[Aim]
Among the entries that follow, the required portion opens with the line containing "Recreate this object" and closes with the line containing "GAP = 0.3 *". Give that portion again exactly, and nothing else.

[Data shown]
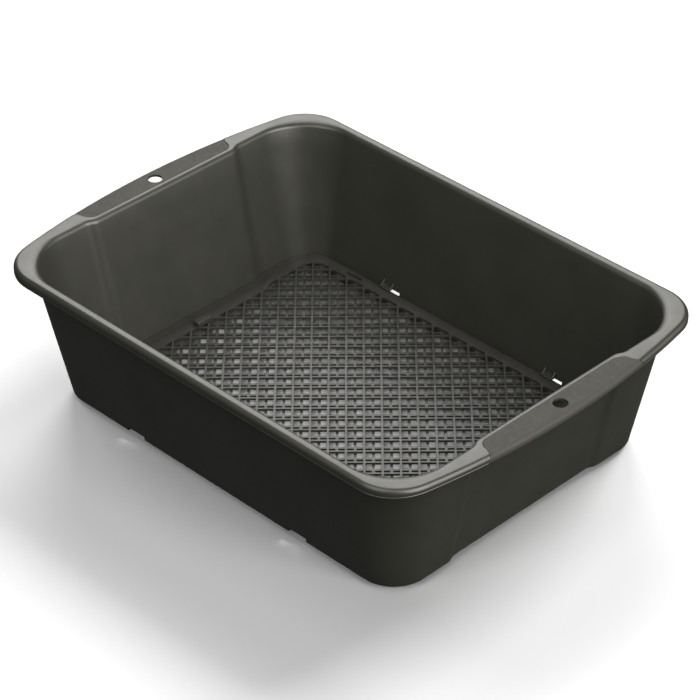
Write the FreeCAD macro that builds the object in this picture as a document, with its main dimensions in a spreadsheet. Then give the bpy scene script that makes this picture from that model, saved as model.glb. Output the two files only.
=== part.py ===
# A sifting litter tray: an open tub with a rolled rim, a fixed sieve floor and a sliding sieve
# on top of it. Origin: centre of the base, on the floor. X runs along the tray, Z is up.
import FreeCAD, Part
import Sketcher
import math
import os
from FreeCAD import Vector

doc = FreeCAD.newDocument("sifting_tray")
sheet = doc.addObject("Spreadsheet::Sheet", "sizes")

SIZES = [
    # the tub, with heights above the underside of its walls
    ("tray_length", 459.2), ("tray_width", 333.8), ("tray_height", 117.8),
    ("rim_end_radius", 710.0), ("rim_corner_radius", 38.0), ("rim_depth", 7.0),
    ("rim_thickness", 2.4), ("lip_thickness", 2.2), ("rim_round", 3.8), ("wall_round", 3.6),
    ("foot_length", 372.0), ("foot_width", 276.4), ("foot_corner", 30.0), ("foot_step", 3.0),
    ("wall_top_length", 419.4), ("wall_top_width", 320.8), ("wall_top_corner", 51.0),
    ("wall_top_step", 3.4), ("step_start", 71.5), ("step_end", 83.5),
    ("floor_length", 361.2), ("floor_width", 269.8), ("floor_corner", 27.0), ("floor_step", 3.4),
    ("floor_step_start", 65.5), ("floor_step_end", 83.5),
    ("mouth_length", 413.4), ("mouth_width", 314.4), ("mouth_corner", 46.0), ("mouth_step", 3.4),
    ("ledge_thickness", 2.4), ("ledge_reach", 11.5),
    # the low feet under its corners
    ("stand_height", 4.0), ("stand_length", 26.0), ("stand_width", 7.0), ("stand_corner", 3.0),
    ("stand_x", 130.0), ("stand_y", 130.0),
    # the hand holds at both ends
    ("hole_x", 216.8), ("hole_diameter", 11.8), ("pad_depth", 0.7), ("pad_inner_x", 208.0),
    ("pad_outer_x", 224.6), ("pad_inner_y", 77.0), ("pad_outer_y", 80.5), ("pad_corner", 9.0),
    # the hooks that hold the sliding sieve down, and the slots under them
    ("hook_x", 89.0), ("slot_shift", 3.0), ("slot_width", 19.6), ("slot_inner_y", 135.0),
    ("slot_outer_y", 141.0), ("slot_top_inside", 8.4), ("slot_top_outside", 2.6),
    ("hook_width", 12.0), ("hook_reach", 5.6), ("hook_thickness", 1.3), ("hook_clearance", 0.4),
    ("fin_height", 3.6), ("fin_setback", 2.2), ("fin_crown", 0.7), ("fin_thickness", 1.3),
    ("fin_pitch", 10.0),
    # both sieves
    ("grid_pitch", 13.9), ("sieve_gap", 0.3), ("grid_across", -1.2), ("grid_along", -5.55),
    ("smallest_hole", 3.0),
    ("fixed_thickness", 3.3), ("fixed_bar", 2.2), ("opening_length", 332.0),
    ("opening_width", 245.8), ("opening_corner", 14.0),
    ("slider_thickness", 1.8), ("slider_bar", 1.7), ("slider_rest_x", 4.9),
    ("slider_length", 350.4), ("slider_width", 263.4), ("slider_corner", 20.0),
    ("slider_step", 3.6), ("slider_step_start", 63.5), ("slider_step_end", 81.5),
    ("window_length", 336.6), ("window_width", 245.8), ("window_corner", 14.0),
    ("window_step", 4.7), ("window_step_start", 59.0), ("window_step_end", 78.0),
    # details of the sliding sieve
    ("lug_length", 15.3), ("lug_width", 6.6), ("lug_height", 4.3), ("lug_y", 5.7),
    ("lug_leg", 2.6), ("lug_leg_inset", 1.9), ("lug_x", 165.0),
    ("detent_x", 125.8), ("detent_length", 17.0), ("detent_slot", 3.4), ("detent_width", 2.5),
    ("detent_recess", 0.6), ("nub_x", 130.2), ("nub_length", 4.6), ("nub_reach", 1.6),
    ("mark_height", 0.4), ("mark_line", 1.1), ("mark_y", 127.4),
    ("coarse_mark_x", -47.0), ("fine_mark_x", 40.0),
]
for row, (alias, number) in enumerate(SIZES, start=1):
    sheet.set(f"A{row}", alias)
    sheet.set(f"B{row}", f"{number:g}")
    sheet.setAlias(f"B{row}", alias)
doc.recompute()


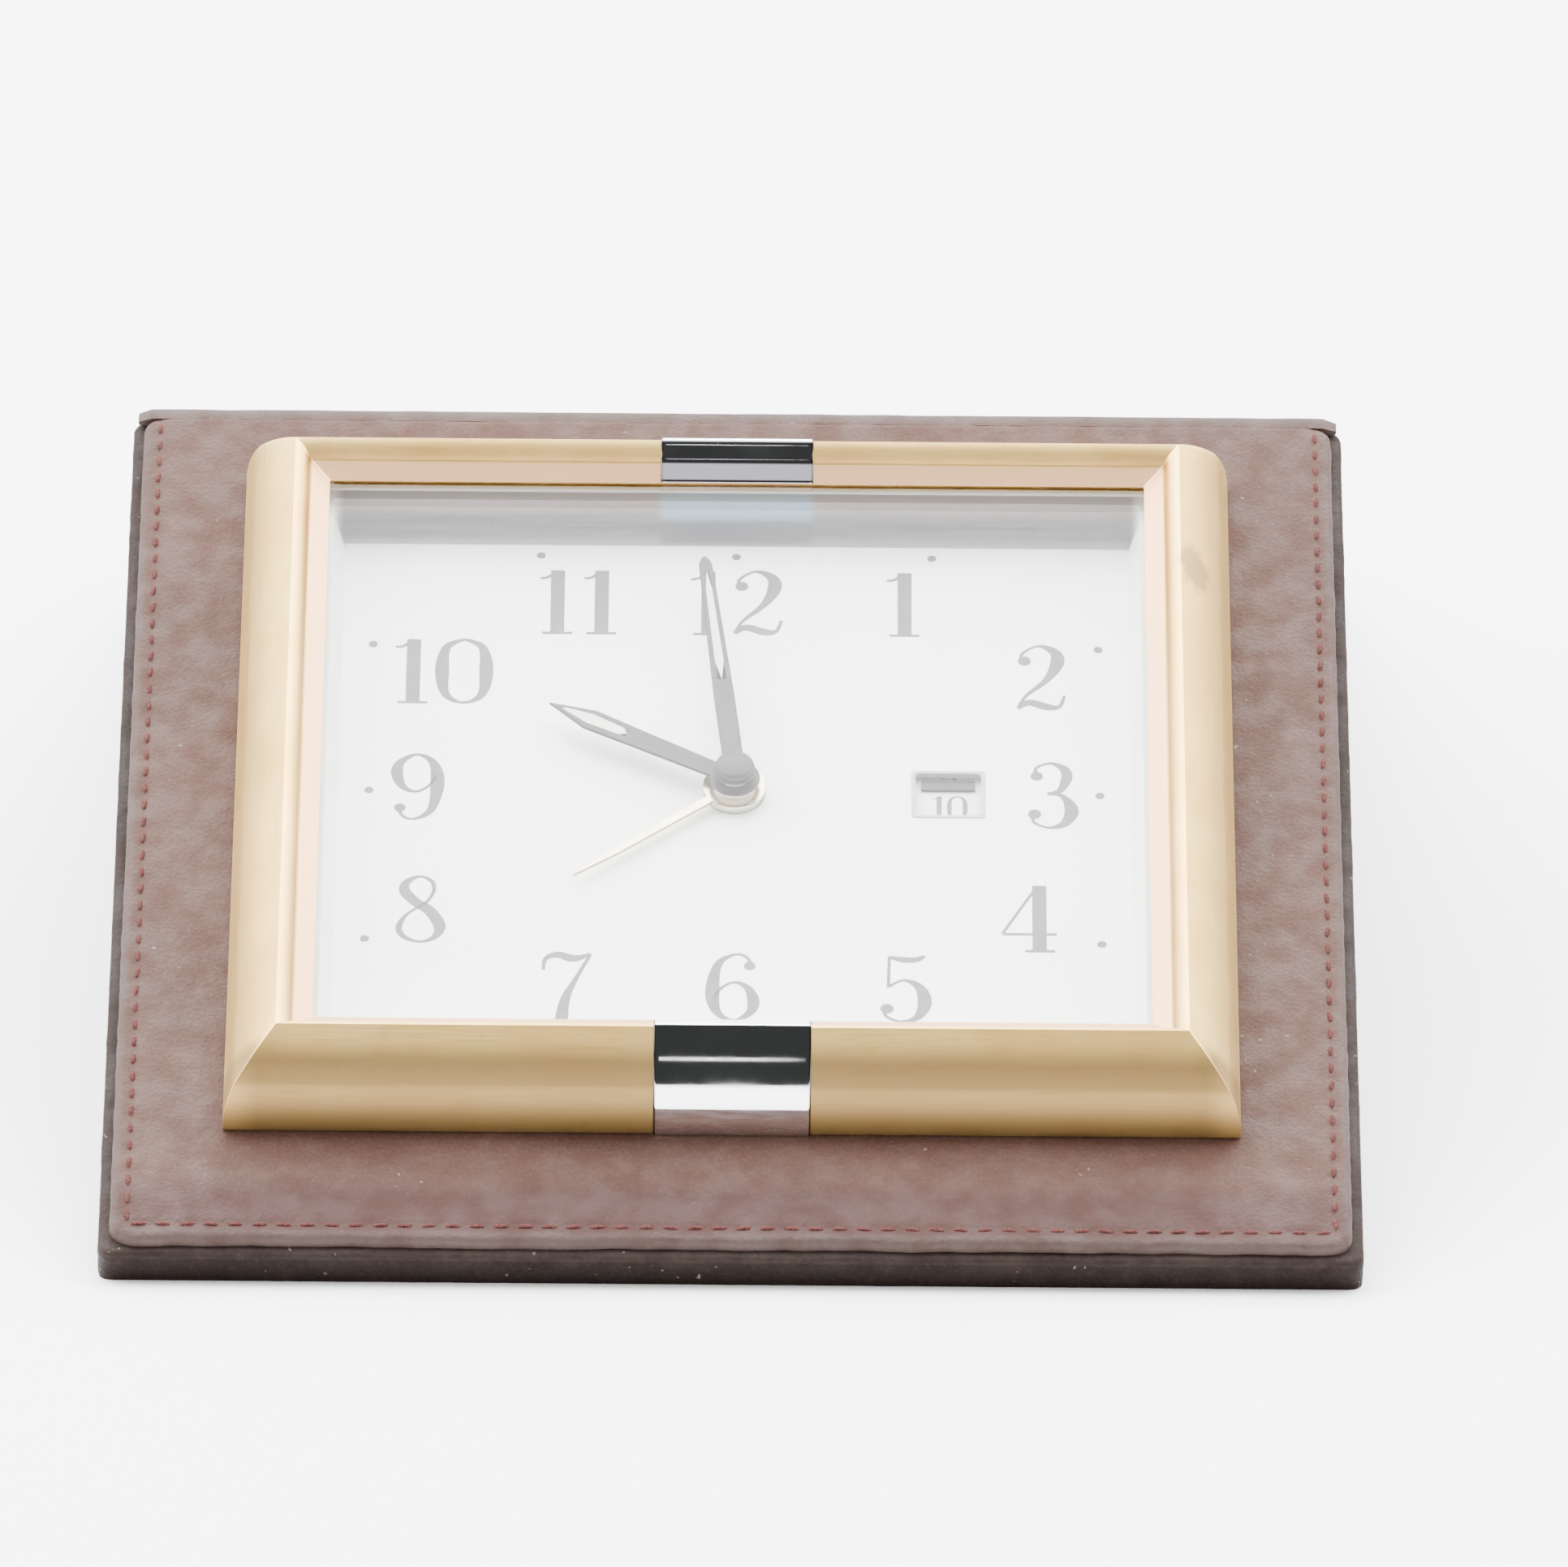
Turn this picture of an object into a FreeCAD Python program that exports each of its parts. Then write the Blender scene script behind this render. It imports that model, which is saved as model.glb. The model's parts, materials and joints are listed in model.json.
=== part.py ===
import FreeCAD, Part
import math
import os
import re
import Sketcher

# Folding travel alarm clock. The clock sits in a stiff leather-covered leaf. A leather spine joins
# that leaf to a second leaf, the cover, which stands behind it as a prop.
# Front-leaf pieces are drawn in the clock frame: X to the right, Y up the face, Z out of the face,
# with the origin at the dial centre on the leather's front surface.
# Cover pieces are drawn in the cover frame: X to the right, Y away from the spine, Z outward.

Vector = FreeCAD.Vector
Rotation = FreeCAD.Rotation
Placement = FreeCAD.Placement
OUT_OF_FACE = Vector(0, 0, 1)

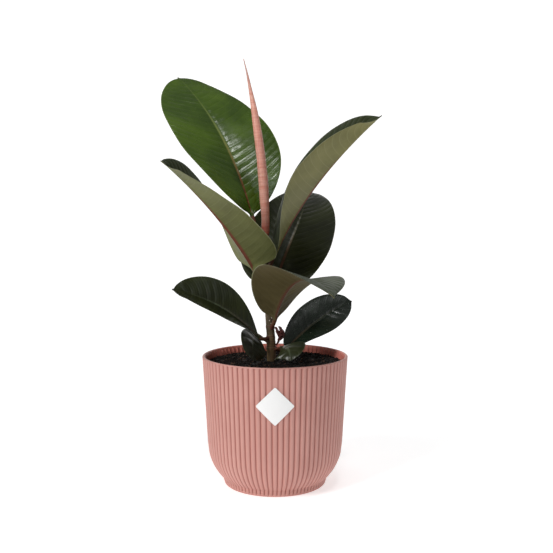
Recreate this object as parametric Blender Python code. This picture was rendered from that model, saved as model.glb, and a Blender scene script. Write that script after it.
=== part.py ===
"""Potted rubber plant: a young Ficus elastica in a fluted pink pot, at real size.

Metres, +Z up. The origin is the middle of the pot's flat underside and the plant's front looks along -Y.
Every separate piece is one closed body: the pot, its soil, the stem, nine leaves with their stalks,
the growing sheath, one dried sheath and the blank sticker on the pot.
"""
import math
import random
from collections import namedtuple

import bmesh
import bpy
from mathutils import Vector

MM = 0.001
GAP = 0.3 * MM                  # clearance between pieces that touch

# pot
POT_HEIGHT = 123.8 * MM
RIM_RADIUS = 70.0 * MM          # a 14 cm pot
WALL_FOOT_RADIUS = 65.2 * MM    # where the straight wall meets the rounded shoulder
SHOULDER_TOP = 41.0 * MM
SHOULDER_ARC = 48.0 * MM
FOOT_HEIGHT = 6.5 * MM
FOOT_RADIUS = 49.15 * MM
FOOT_BEVEL = 1.0 * MM
WALL = 2.8 * MM
FLOOR = 3.2 * MM
LIP_BAND = 1.6 * MM             # plain band between the flute ends and the rim
RIBS = 81
RIB_DEPTH = 0.9 * MM
PANEL_RIBS = 3                  # ribs left out of the smooth front panel

# sticker: a small square set on its corner
STICKER_SIDE = 25.0 * MM
STICKER_HEIGHT = 89.0 * MM
STICKER_THICKNESS = 0.25 * MM
STICKER_STEPS = 6

# soil
SOIL_LEVEL = 117.2 * MM
SOIL_LUMP = 0.8 * MM
SOIL_COLUMNS = 36
STEM_SOCKET_DEPTH = 24.8 * MM

# stem: height, and how far its middle leans from the pot's axis
STEM_BACK = 9.0 * MM
STEM_LEAN = ((93.0, -3.2), (115.0, -3.4), (142.0, -4.2), (157.0, -5.4), (205.0, -7.8), (237.0, -9.2))
STEM_FOOT_RADIUS = 4.8 * MM
STEM_TOP_RADIUS = 3.1 * MM
STEM_TOP = 236.5 * MM
NODE_SWELL = 0.35 * MM          # the ring where each leaf grows

# leaves
LEAF_THICKNESS = 0.9 * MM
THINNING = (0.85, 0.6)          # from this share of the blade it thins to this share at the tip
STALK_RADIUS = 2.1 * MM
STALK_BLEND = 0.035             # share of the blade over which the round stalk turns flat
STALK_PULL = 0.55               # how straight the stalk leaves the stem
RIB_HEIGHT = 1.6 * MM           # midrib below the blade's foot, fading out along the blade
RIB_END = 0.8
TIP_HALF_WIDTH = 0.9 * MM
TIP_FLAT = 0.10                 # share of the blade over which the V opens flat
OVAL_END = 0.985                # where the oval closes and the small point begins
POINT_WIDTH = 0.02
BLADE_STATIONS = 16
STALK_STATIONS = 5
HALF_COLUMNS = 4                # strips from midrib to margin
PATH_STEPS = 160

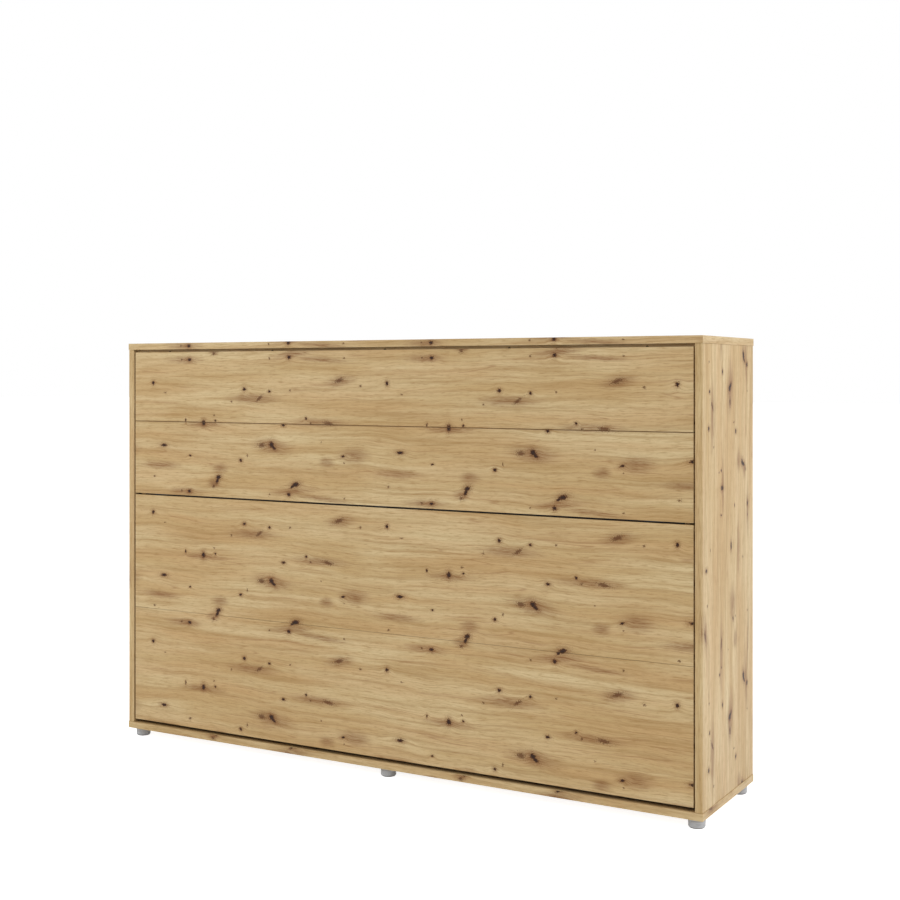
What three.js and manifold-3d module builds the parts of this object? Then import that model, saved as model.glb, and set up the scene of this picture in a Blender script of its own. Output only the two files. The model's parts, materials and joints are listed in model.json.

[Task solution]
Recreate this object as parametric Blender Python code. This picture was rendered from that model, saved as model.glb, and a Blender scene script. Write that script after it.
=== part.py ===
"""Potted rubber plant: a young Ficus elastica in a fluted pink pot, at real size.

Metres, +Z up. The origin is the middle of the pot's flat underside and the plant's front looks along -Y.
Every separate piece is one closed body: the pot, its soil, the stem, nine leaves with their stalks,
the growing sheath, one dried sheath and the blank sticker on the pot.
"""
import math
import random
from collections import namedtuple

import bmesh
import bpy
from mathutils import Vector

MM = 0.001
GAP = 0.3 * MM                  # clearance between pieces that touch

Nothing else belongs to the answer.